Studying Food Safety Without Animal Testing: FWF Grant for Georg Busslinger

CeMM Adjunct PI Georg Busslinger.
© Bubu Dujmic / CeMM.
Georg Busslinger, Adjunct Principal Investigator at CeMM, has received a competitive grant from the Austrian Science Fund (FWF) to develop human organoid-based models for studying food-related host responses and food–drug interactions.
The project focuses on so-called human gastrointestinal organoids, miniature lab-grown models of the gut made from human cells. These organoids closely mimic the structure and function of the human digestive system and allow researchers to study how food additives, nutrients, and drugs interact with human tissue in ways that animal models cannot fully capture.
Using these models, the project will investigate how commonly used food additives affect gut cells, whether combinations of additives can have unexpected effects, and how substances derived from food influence the absorption of medicines, including chemotherapy drugs. The approach enables systematic testing directly in human tissue models, offering more relevant insights into human health while supporting animal-free research.
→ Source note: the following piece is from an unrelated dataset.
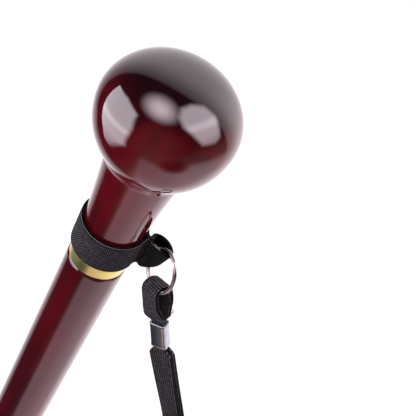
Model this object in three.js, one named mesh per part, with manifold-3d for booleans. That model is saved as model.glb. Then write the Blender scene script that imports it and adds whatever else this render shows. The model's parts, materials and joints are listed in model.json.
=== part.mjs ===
// A knob handle walking stick: a lacquered hardwood shaft and turned knob joined by a hidden
// stud under a brass collar, a braided wrist strap on an elastic neck band, and a rubber ferrule.
// Millimetres, +Z up the stick, origin at the centre of the ferrule's flat foot.
// +X points to the side where the strap hangs.
import * as THREE from "three";
import { mergeVertices } from "three/addons/utils/BufferGeometryUtils.js";
import Module from "manifold-3d";

const wasm = await Module();
wasm.setup();

// The stick as a whole
const overallLength = 920;
const fitGap = 0.3; // between pieces that touch, and between the layers of one tape
const overrun = 1; // how far a cutter stands out of what it cuts

// Knob and neck, with heights above the collar's lower edge
const knobRadius = 25.44;
const knobCentreHeight = 78.03;
const knobCrownHeight = 20.36; // from the widest ring to the top
const knobUnderHeight = 24.93; // from the widest ring down to where the ball would close
const neckRadius = 11.16;
const neckGain = 7.34; // in radius, if the neck went on up to the knob's widest ring
const neckFlarePower = 1.825; // how late along its height the neck flares
const neckBlend = 6.72; // how sharply the neck turns into the knob

// Brass collar
const collarHeight = 10;
const collarRadius = 11.57;
const collarWall = 1;

// Shaft
const shaftTopRadius = 11.82;
const shaftFootRadius = 8.25;
const shoulderHeight = 1.6; // the rounded edge under the collar

// Joining stud, a double-ended wood screw
const studRadius = 3.6;
const studCoreRadius = 2.7;
const studHalfLength = 32;
const studPitch = 3.2;
const studGripHeight = 3; // the plain waist between the two threads

// Rubber ferrule and the steel washer in it
const ferruleHeight = 38;
const ferruleFloor = 6;
const ferruleWall = 2.2; // above the flange, at the lip's neck
const ferruleFlareShare = 0.09; // the body's gain in radius towards the flange
const padRadius = 13.2;
const padHeight = 8.6;
const padEdge = 1.2;
const footGrooveRadius = 11.7;
const footGrooveHeight = 1.8;
const flangeRadius = 14.6;
const flangeHeight = 3.2;
const lipHeight = 3.4;
const lipProud = 0.9;
const treadDepth = 1;
const treadWidth = 1.2;
const treadPitch = 3.4;
const treadInnerRadius = 4.2;
const washerThickness = 1.5;
const washerHoleRadius = 2;

// Elastic neck band and its tab
const bandWidth = 14.7;
const bandThickness = 1.2;
const bandHeight = 6.79; // of its lower edge above the collar's lower edge
const tabRootAngle = 6.9;
const tabEndAngle = 27.6;
const tabTwistAngle = 22.66;
const tabReach = 10.64; // past the band
const seamReach = 2.14; // the stitched part of the tab
const tabBackOpening = 3.86; // how far the tab's back layer bulges from its middle
const tabFrontOpening = 1.78;
const tabWidth = 12.74; // where the ring gathers it
const tabBackLeanShare = 0.03; // how much more the back layer bulges near the seam
const tabFrontLeanShare = -0.11;

// Seam thread
const threadRadius = 0.25;
const stitchPitch = 2.2;
const stitchCount = 5;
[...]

Funded under the FWF’s 3R program (Replacement, Reduction, Refinement of animal experiments), the project contributes to CeMM’s efforts to advance innovative, human-centered biomedical research and to develop more predictive and ethical experimental systems.
***
Funding: This research was funded in whole or in part by the Austrian Science Fund (FWF) and the Federal Ministry of Women, Science and Research (BMFWF) 10.55776/PAT3042325.